There much great music was written since 1900.
For those politically preoccupied:
Sinfonia( Berio) would be a great entrance work into the modern world of "classical" music, What with quotations from Claude Lévi-Strauss to MLK and Bach.
"Nixon in Chin"a opera ( Adams) is also great.
I was hooked the first time I heard a Buxtehude piece. Now I'm beginning to discover that listening to classical music has amazing health benefits, as well!
Somebody here knows old.Dietrich. Good for you. If you're adventurous-- try Jan Zelenka.
Re. health claim benefits--these are mostly unfunded.
I had a guitar teacher that wanted to teach me Wes Montgomery and send me to Segovia for some more training...but i was more into Patti Smith, Hendrix and the Stones...but classical music was always on the periphery of my existence [thanks to Donna Topel and a schizophrenic neighbour].
NOW i'm into Lonnie Johnson and Carcassi, a little too late to be great, but guitar is like heroin to me
You sound like a kid with a new toy. Maybe one day you discover American music. You seem to have missed that as well.
Yes buy American, by all means---Steve Reich, Philip Glass, John Adams, George Crumb, John Cage.
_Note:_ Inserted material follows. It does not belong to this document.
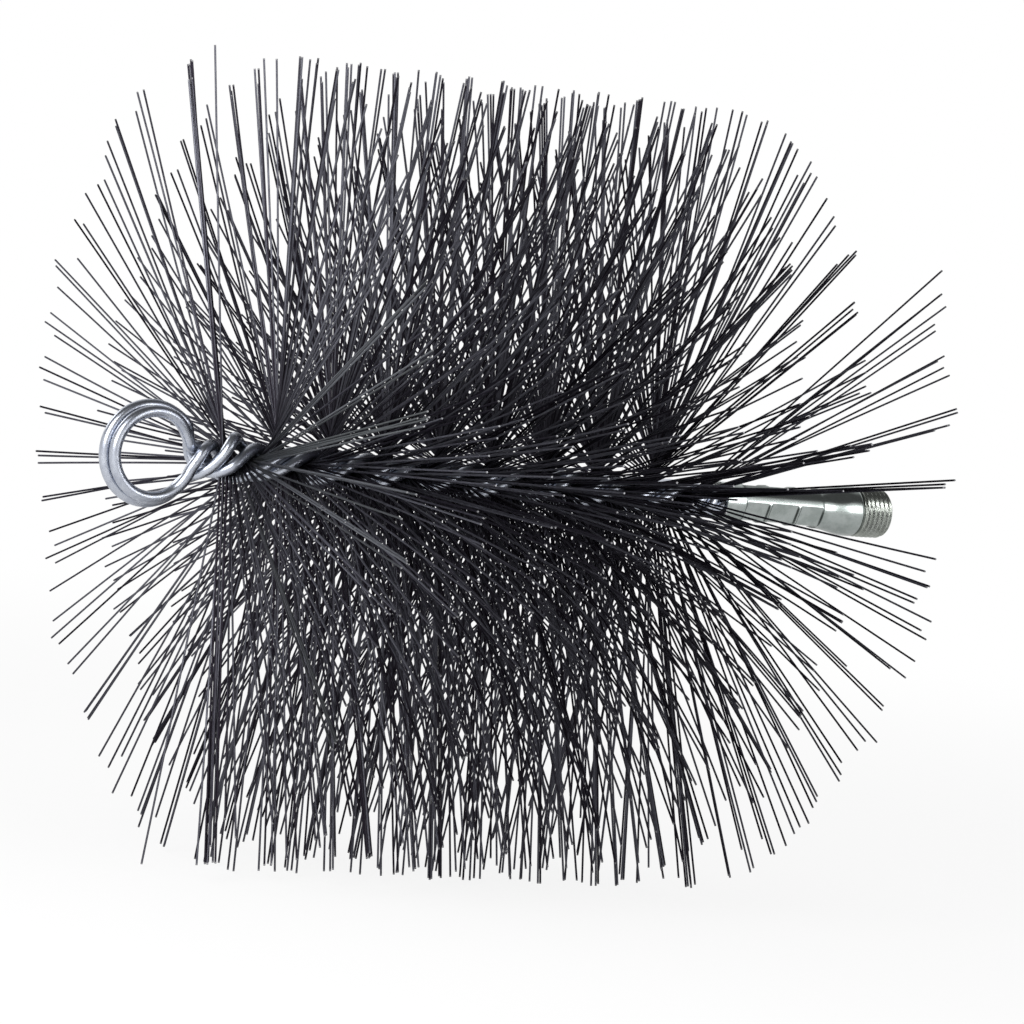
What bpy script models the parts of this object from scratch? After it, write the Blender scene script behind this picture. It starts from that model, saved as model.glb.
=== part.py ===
"""Round chimney sweep brush: wire bristles in a twisted stem with an eye and a threaded ferrule.

Units are metres and +Z is up. +X runs along the stem from the eye to the thread.
The origin is under the middle of the brush, on the plane that the lowest bristle tips rest on.
"""
import math
import random

import bmesh
import bpy
import numpy as np
from mathutils import Vector

for old in list(bpy.data.objects):
    bpy.data.objects.remove(old, do_unlink=True)

TURN = 2 * math.pi
QUARTER = math.pi / 2
MILLIMETRE = 0.001

# Places along the brush are measured from the neck, where the legs of the eye meet.

# Stem wire and the eye that it is bent into
WIRE_DIAMETER = 0.0027
RING_RADIUS = 0.0121            # centreline of the outer wire round the eye
RING_STEP = 0.0013              # how much smaller the inner wire's ring is
EYE_DISTANCE = 0.0115           # from the neck to the middle of the eye
NECK_FILLET = 0.003             # centreline bend from the eye into the twist
LAY_GAP = 0.00055               # gap between neighbouring legs where the stem is bare
SIDE_GAP = 0.00045              # gap between the two legs on one side of the bristles
ROW_GAP = 0.0003                # gap between the wires and what lies beside them

# Twist of the stem, left-handed; a lead is the length of one full turn
TWIST_LEAD_IN = 0.0016          # how far before the neck the twist starts
NECK_RAMP = 0.002               # length over which the twist builds up
NECK_END = 0.0072
PACK_RAMP = 0.002               # length over which the twist slackens among the bristles
SPREAD_SHARE = 1.1              # how wide the two wires spread where the legs cross
NECK_LEAD_SHARE = 5.1           # lead of the bare neck as a share of the legs' pitch
PACK_LEAD = 0.0312
TAIL_LEAD_SHARE = 5.1
SEAT_LEAD_SHARE = 9.5
TAIL_RAMP = 0.003
SEAT_RAMP = 0.002

# Bristles
PACK_START = 0.0076
PACK_LENGTH = 0.1374
BRISTLE_RADIUS = 0.1016
BRISTLE_THICKNESS = 0.0005
ROOT_STAND_OUT = 0.0007         # how far the clamped row reaches past the stem's legs
TUFT_GAP = 0.0003
TIP_CUT = 0.0005                # depth of the flat on the tips that the brush stands on
FLARE_REACH = 0.020             # distance from each end over which the outer bristles straighten
START_FLARE = math.radians(7)
END_FLARE = math.radians(5.5)
TILT_SPREAD = math.radians(2.0)
FAN_SPREAD = math.radians(1.0)
SHORTEST_SHARE = 0.97           # shortest bristle as a share of the radius
TUFTS = 18
STRANDS_A_SIDE = 13

# Ferrule
BARE_TAIL = 0.0118              # bare stem between the last bristle and the ferrule
TUBE_WALL = 0.0007
COLLAR_LENGTH = 0.0042
FIRST_BITE = 0.0070
SECOND_BITE = 0.0090
THIRD_BITE = 0.0073
SHANK_RADIUS = 0.0054
CRIMP_DEPTH = 0.0004            # how far the six crimped flats are pressed in
RIDGE_LENGTH = 0.0009           # rounded ridge between two crimps
FLARE_LENGTH = 0.0075
LAND_LENGTH = 0.0034
PIPE_RADIUS = 0.00686
PIPE_BORE = 0.0046
THREAD_LENGTH = 0.0099
THREAD_PITCH = 0.001411
THREAD_DEPTH = 0.00113
THREAD_END_RADIUS = 0.00662     # crest radius at the small end of the taper
THREAD_TAPER_SHARE = 1 / 32     # growth of the radius along the thread
STEM_STOP = 0.0051              # how far the wire ends lie inside the ferrule's mouth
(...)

I grew up in a household where pop culture prevailed, and, until I chose a course in music theory and music appreciation in high school, I had never paid much attention to classical music. Through that course, I was introduced to music by composers whose names were both familiar and not. My enthusiasm began with that course, and remains to this day, although I also am an enthusiast for some music in other genres, including jazz, rock, rap, and country. I took immediately to Beethoven's music, however, and I feel fortunate that, among the first recordings of his symphonies that I heard, and, which enhanced my appreciation of them, were those made decades ago, by Wilhelm Furtwängler. In stark contrast to those made by many others, his recordings invariably evinced a palpable sense of purpose, and never seemed "phoned-in". Regardless of who performs it, however, Beethoven's music counts among the most purposeful sounding in my experience. His 3rd symphony, "Eroica", ushered music into its' adulthood, and represents the single most radical departure from all previous music in the history of mankind. I recommend Furtwängler's December 1944 recording with the Vienna Philharmonic (if you're a history buff, you'll note that this recording was made in Nazi Germany, led by a conductor who was famously anti-Nazi). Beethoven’s music, more than that by almost anyone else, draws every nuance and possibility inherent in the music out of it, and can, when performed sympathetically, have a visceral impact upon the listener.